**Set exercise:**
Your task is to print all of the data word for word.

**Data shown:**
━━━━━━━━━━━━━━━━━━━━━━━━━━━━━━

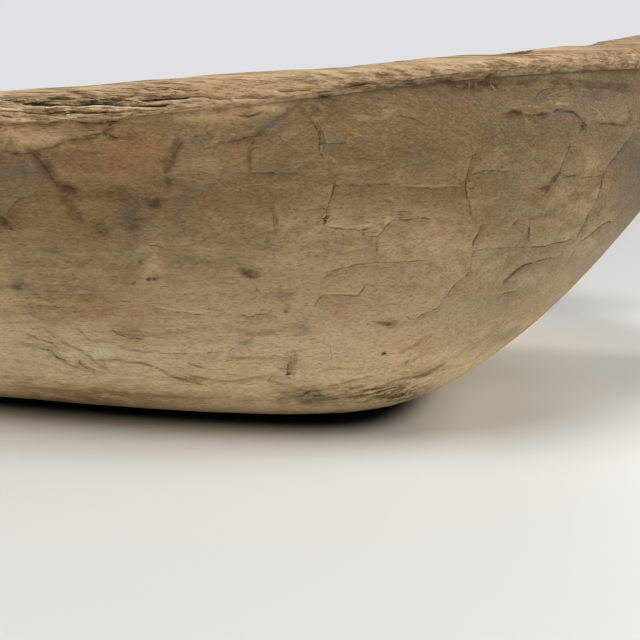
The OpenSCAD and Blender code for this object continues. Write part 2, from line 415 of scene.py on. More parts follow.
# Soft brown strokes, and a painted shadow under the grip and painted shade under the rim at the top right:
stainMarks = dict(
    flowOne=(1.0, 1.9, [(370, 387), (385, 384), (400, 378), (415, 376), (428, 371), (442, 365)]),
    flowTwo=(1.0, 2.6, [(416, 378), (429, 372), (437, 367), (443, 363)]),
    flowThree=(1.0, 2.1, [(325, 400), (343, 397), (367, 397), (387, 395), (400, 392), (408, 390)]),
    flowFour=(0.75, 1.3, [(327, 385), (343, 382), (360, 378), (372, 375)]),
    flowFive=(0.75, 1.3, [(356, 396), (362, 392), (372, 387), (384, 386)]),
    flowSix=(0.8, 1.2, [(352, 402), (370, 401), (384, 398), (396, 397)]),
    flowSeven=(0.55, 1.0, [(395, 386), (408, 382), (420, 378)]),
    flowEight=(0.5, 0.9, [(335, 391), (350, 389), (364, 384)]),
    archLow=(0.85, 1.3, [(97, 360), (116, 360), (133, 362), (148, 364), (160, 368)]),
    scaleLine=(0.7, 1.8, [(4, 151), (20, 154), (40, 152), (55, 147), (72, 140), (92, 136), (108, 133),
                          (122, 130)]),
    archLine=(0.6, 2.0, [(226, 143), (244, 140), (258, 135), (268, 126), (282, 115), (296, 106)]),
    archPostLine=(0.6, 2.0, [(254, 138), (251, 148), (250, 158), (251, 168)]),
    blotchStroke=(0.85, 1.6, [(375, 321), (382, 322), (390, 323), (399, 321)]),
    nickShade=(0.4, 1.8, [(507, 279), (515, 272), (524, 266), (532, 263)]),
    lowArch=(0.6, 1.2, [(80, 329), (86, 337), (92, 340), (104, 340)]),
    lowLeftWave=(0.7, 1.4, [(40, 339), (50, 342), (58, 349), (66, 352)]),
    footStroke=(0.6, 1.2, [(78, 358), (86, 366), (96, 370)]),
    lowSweep=(0.6, 2.0, [(18, 342), (33, 345), (48, 350), (62, 360), (72, 366), (82, 369)]),
    lowSweepNext=(0.7, 1.8, [(46, 330), (58, 338), (70, 346), (82, 351), (92, 358), (109, 371)]),
    lowSweepFoot=(0.35, 1.8, [(0, 371), (18, 375), (38, 380), (60, 384), (82, 386)]),
    lowBrow=(0.6, 1.7, [(112, 331), (126, 334), (142, 335), (158, 333), (176, 331), (194, 330)]),
    lowScallop=(0.6, 1.6, [(188, 374), (204, 378), (222, 381), (240, 380), (256, 377), (269, 373)]),
    lowDrip=(0.6, 1.8, [(270, 380), (282, 384), (294, 387), (306, 390), (320, 392)]),
    lowHaze=(0.5, 2.6, [(236, 327), (244, 331), (252, 333), (264, 332), (276, 330)]),
    thumbSmear=(0.6, 2.2, [(273, 206), (274, 216), (276, 226)]),
    lowTail=(0.5, 1.5, [(118, 345), (132, 349), (146, 351), (158, 350)]),
    lowPeak=(0.5, 1.6, [(318, 372), (328, 368), (340, 366), (352, 368), (364, 366)]),
    lowPostShade=(0.6, 2.0, [(294, 350), (296, 358), (292, 366), (294, 376)]),
    sideDrip=(0.45, 1.5, [(398, 352), (412, 346), (424, 338), (436, 332)]),
    archLowEnd=(1, 1.7, [(158, 367), (170, 375), (187, 380), (203, 384)]),
    barLow=(0.65, 1.5, [(230, 357), (247, 357), (260, 357), (275, 357)]),
    strokeLow=(0.8, 1.3, [(187, 362), (199, 366), (208, 367)]),
    browEdge=(0.5, 1.4, [(65, 261), (74, 263), (80, 266), (87, 262)]),
    diagonalBand=(0.9, 4.2, [(30, 151), (40, 160), (50, 172), (59, 185), (66, 196), (73, 207)]),
    diagonalFoot=(0.9, 3.4, [(56, 183), (66, 187), (78, 189)]),
    arcBrown=(0.8, 3.0, [(181, 140), (174, 150), (169, 162), (167, 176)]),
    arcBrownFoot=(0.7, 2.6, [(168, 174), (166, 184), (168, 190)]),
    streakOne=(0.7, 4.0, [(69, 200), (73, 214), (78, 220), (84, 224)]),
    streakTwo=(0.8, 3.6, [(98, 223), (103, 230), (108, 235)]),
    brownStop=(1.0, 4.6, [(151, 201), (155, 203), (160, 202)]),
    brownStopTop=(0.5, 2.2, [(150, 183), (158, 184), (165, 182)]),
    redStop=(0.8, 2.0, [(0, 217), (4, 219), (8, 222)]),
    redStopEnd=(1.0, 1.0, [(10, 228), (13, 229)]),
    stopRow=(0.35, 1.2, [(41, 250), (50, 252), (61, 253)]),
    knotLeft=(0.7, 2.4, [(240, 267), (243, 271), (246, 275)]),
    knotFoot=(0.75, 3.4, [(245, 273), (250, 275), (256, 276)]),
    knotRight=(0.6, 2.6, [(255, 278), (257, 275), (259, 272)]),
    knotSmall=(0.7, 0.8, [(256, 290), (258, 286)]),
    streakMiddle=(0.35, 1.6, [(274, 204), (273, 214), (274, 225), (276, 233)]),
    blobMiddle=(0.7, 1.2, [(270, 173), (273, 173)]),
    hookStain=(0.8, 1.3, [(154, 310), (160, 313), (165, 314)]),
    redSlant=(0.4, 1.2, [(343, 137), (350, 135), (354, 138)]),
    blotchLine=(0.85, 2.0, [(508, 117), (515, 114), (521, 112), (525, 113)]),
    blotchLineNext=(0.75, 1.8, [(539, 116), (545, 115), (551, 112)]),
    blotchPoint=(0.9, 1.8, [(584, 122), (581, 127), (580, 131)]),
    softSlant=(0.35, 2.0, [(534, 217), (545, 214), (552, 211), (559, 202)]),
    scaleShade=(0.3, 1.6, [(40, 152), (50, 150), (62, 145)]),
    bottomBrown=(0.5, 2.4, [(0, 386), (40, 389), (80, 391), (130, 394), (170, 397), (212, 400)]),
    gripShadow=(1.0, 1.7, [(552, 81), (570, 83), (588, 85), (605, 87), (620, 89), (632, 91)]),
    gripShadowTop=(0.9, 1.9, [(560, 80), (590, 82), (620, 85), (631, 88)]),
    bandShade=(0.7, 1.4, [(350, 82), (400, 81), (440, 81), (470, 82), (505, 83), (540, 80)]),
)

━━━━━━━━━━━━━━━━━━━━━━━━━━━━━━

**Reply to the task:**
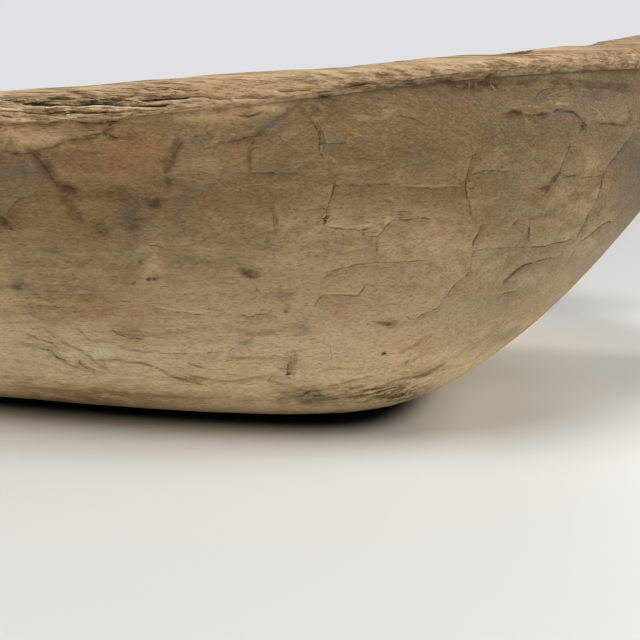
The OpenSCAD and Blender code for this object continues. Write part 2, from line 415 of scene.py on. More parts follow.
# Soft brown strokes, and a painted shadow under the grip and painted shade under the rim at the top right:
stainMarks = dict(
    flowOne=(1.0, 1.9, [(370, 387), (385, 384), (400, 378), (415, 376), (428, 371), (442, 365)]),
    flowTwo=(1.0, 2.6, [(416, 378), (429, 372), (437, 367), (443, 363)]),
    flowThree=(1.0, 2.1, [(325, 400), (343, 397), (367, 397), (387, 395), (400, 392), (408, 390)]),
    flowFour=(0.75, 1.3, [(327, 385), (343, 382), (360, 378), (372, 375)]),
    flowFive=(0.75, 1.3, [(356, 396), (362, 392), (372, 387), (384, 386)]),
    flowSix=(0.8, 1.2, [(352, 402), (370, 401), (384, 398), (396, 397)]),
    flowSeven=(0.55, 1.0, [(395, 386), (408, 382), (420, 378)]),
    flowEight=(0.5, 0.9, [(335, 391), (350, 389), (364, 384)]),
    archLow=(0.85, 1.3, [(97, 360), (116, 360), (133, 362), (148, 364), (160, 368)]),
    scaleLine=(0.7, 1.8, [(4, 151), (20, 154), (40, 152), (55, 147), (72, 140), (92, 136), (108, 133),
                          (122, 130)]),
    archLine=(0.6, 2.0, [(226, 143), (244, 140), (258, 135), (268, 126), (282, 115), (296, 106)]),
    archPostLine=(0.6, 2.0, [(254, 138), (251, 148), (250, 158), (251, 168)]),
    blotchStroke=(0.85, 1.6, [(375, 321), (382, 322), (390, 323), (399, 321)]),
    nickShade=(0.4, 1.8, [(507, 279), (515, 272), (524, 266), (532, 263)]),
    lowArch=(0.6, 1.2, [(80, 329), (86, 337), (92, 340), (104, 340)]),
    lowLeftWave=(0.7, 1.4, [(40, 339), (50, 342), (58, 349), (66, 352)]),
    footStroke=(0.6, 1.2, [(78, 358), (86, 366), (96, 370)]),
    lowSweep=(0.6, 2.0, [(18, 342), (33, 345), (48, 350), (62, 360), (72, 366), (82, 369)]),
    lowSweepNext=(0.7, 1.8, [(46, 330), (58, 338), (70, 346), (82, 351), (92, 358), (109, 371)]),
    lowSweepFoot=(0.35, 1.8, [(0, 371), (18, 375), (38, 380), (60, 384), (82, 386)]),
    lowBrow=(0.6, 1.7, [(112, 331), (126, 334), (142, 335), (158, 333), (176, 331), (194, 330)]),
    lowScallop=(0.6, 1.6, [(188, 374), (204, 378), (222, 381), (240, 380), (256, 377), (269, 373)]),
    lowDrip=(0.6, 1.8, [(270, 380), (282, 384), (294, 387), (306, 390), (320, 392)]),
    lowHaze=(0.5, 2.6, [(236, 327), (244, 331), (252, 333), (264, 332), (276, 330)]),
    thumbSmear=(0.6, 2.2, [(273, 206), (274, 216), (276, 226)]),
    lowTail=(0.5, 1.5, [(118, 345), (132, 349), (146, 351), (158, 350)]),
    lowPeak=(0.5, 1.6, [(318, 372), (328, 368), (340, 366), (352, 368), (364, 366)]),
    lowPostShade=(0.6, 2.0, [(294, 350), (296, 358), (292, 366), (294, 376)]),
    sideDrip=(0.45, 1.5, [(398, 352), (412, 346), (424, 338), (436, 332)]),
    archLowEnd=(1, 1.7, [(158, 367), (170, 375), (187, 380), (203, 384)]),
    barLow=(0.65, 1.5, [(230, 357), (247, 357), (260, 357), (275, 357)]),
    strokeLow=(0.8, 1.3, [(187, 362), (199, 366), (208, 367)]),
    browEdge=(0.5, 1.4, [(65, 261), (74, 263), (80, 266), (87, 262)]),
    diagonalBand=(0.9, 4.2, [(30, 151), (40, 160), (50, 172), (59, 185), (66, 196), (73, 207)]),
    diagonalFoot=(0.9, 3.4, [(56, 183), (66, 187), (78, 189)]),
    arcBrown=(0.8, 3.0, [(181, 140), (174, 150), (169, 162), (167, 176)]),
    arcBrownFoot=(0.7, 2.6, [(168, 174), (166, 184), (168, 190)]),
    streakOne=(0.7, 4.0, [(69, 200), (73, 214), (78, 220), (84, 224)]),
    streakTwo=(0.8, 3.6, [(98, 223), (103, 230), (108, 235)]),
    brownStop=(1.0, 4.6, [(151, 201), (155, 203), (160, 202)]),
    brownStopTop=(0.5, 2.2, [(150, 183), (158, 184), (165, 182)]),
    redStop=(0.8, 2.0, [(0, 217), (4, 219), (8, 222)]),
    redStopEnd=(1.0, 1.0, [(10, 228), (13, 229)]),
    stopRow=(0.35, 1.2, [(41, 250), (50, 252), (61, 253)]),
    knotLeft=(0.7, 2.4, [(240, 267), (243, 271), (246, 275)]),
    knotFoot=(0.75, 3.4, [(245, 273), (250, 275), (256, 276)]),
    knotRight=(0.6, 2.6, [(255, 278), (257, 275), (259, 272)]),
    knotSmall=(0.7, 0.8, [(256, 290), (258, 286)]),
    streakMiddle=(0.35, 1.6, [(274, 204), (273, 214), (274, 225), (276, 233)]),
    blobMiddle=(0.7, 1.2, [(270, 173), (273, 173)]),
    hookStain=(0.8, 1.3, [(154, 310), (160, 313), (165, 314)]),
    redSlant=(0.4, 1.2, [(343, 137), (350, 135), (354, 138)]),
    blotchLine=(0.85, 2.0, [(508, 117), (515, 114), (521, 112), (525, 113)]),
    blotchLineNext=(0.75, 1.8, [(539, 116), (545, 115), (551, 112)]),
    blotchPoint=(0.9, 1.8, [(584, 122), (581, 127), (580, 131)]),
    softSlant=(0.35, 2.0, [(534, 217), (545, 214), (552, 211), (559, 202)]),
    scaleShade=(0.3, 1.6, [(40, 152), (50, 150), (62, 145)]),
    bottomBrown=(0.5, 2.4, [(0, 386), (40, 389), (80, 391), (130, 394), (170, 397), (212, 400)]),
    gripShadow=(1.0, 1.7, [(552, 81), (570, 83), (588, 85), (605, 87), (620, 89), (632, 91)]),
    gripShadowTop=(0.9, 1.9, [(560, 80), (590, 82), (620, 85), (631, 88)]),
    bandShade=(0.7, 1.4, [(350, 82), (400, 81), (440, 81), (470, 82), (505, 83), (540, 80)]),
)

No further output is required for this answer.